A new artificial intelligence (AI) model combines imaging information with clinical patient data to improve diagnostic performance on chest X-rays, according to a study published in Radiology, a journal of the Radiological Society of North America (RSNA). 

Clinicians consider both imaging and non-imaging data when diagnosing diseases. However, current AI-based approaches are tailored to solve tasks with only one type of data at a time. Transformer-based neural networks, a relatively new class of AI models, could combine imaging and non-imaging data for a more accurate diagnosis. These transformer models were initially developed for the computer processing of human language. They have since fueled large language models like ChatGPT and Google’s AI chat service, Bard. 
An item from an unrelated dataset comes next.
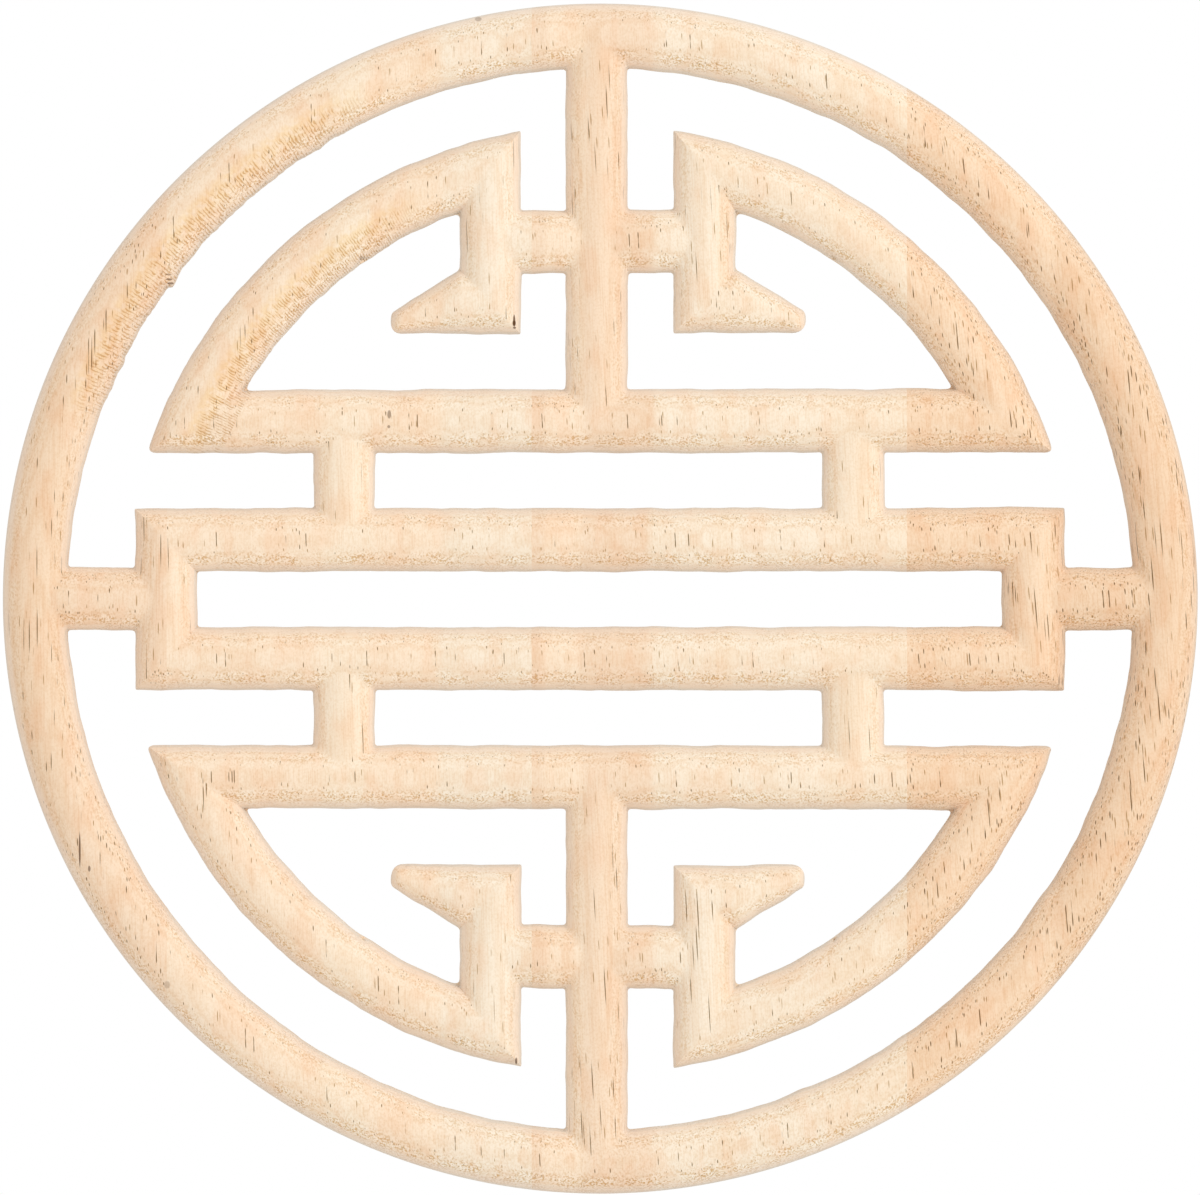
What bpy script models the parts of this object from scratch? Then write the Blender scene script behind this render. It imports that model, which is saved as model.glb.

“Unlike convolutional neural networks, which are tuned to process imaging data, transformer models form a more general type of neural network,” says study lead author Firas Khader, MSc, a PhD student in the Department of Diagnostic and Interventional Radiology at University Hospital Aachen in Germany. “They rely on a so-called attention mechanism, which allows the neural network to learn about relationships in its input.”

This capability is ideal for medicine, where multiple variables like patient data and imaging findings are often integrated into the diagnosis. Khader and colleagues developed a transformer model tailored for medical use. They trained it on imaging and non-imaging patient data from two databases containing information from a combined total of more than 82,000 patients.

The researchers trained the model to diagnose up to 25 conditions using non-imaging data, imaging data, or a combination of both, referred to as multimodal data. Compared to the other models, the multimodal model showed improved diagnostic performance for all conditions. The model has potential as an aid to clinicians in a time of growing workloads. 

“With patient data volumes increasing steadily over the years and time that the doctors can spend per patient being limited, it might become increasingly challenging for clinicians to interpret all available information effectively,” Khader said. “Multimodal models hold the promise to assist clinicians in their diagnosis by facilitating the aggregation of the available data into an accurate diagnosis.”

The proposed model could serve as a blueprint for seamlessly integrating large data volumes, Khader says.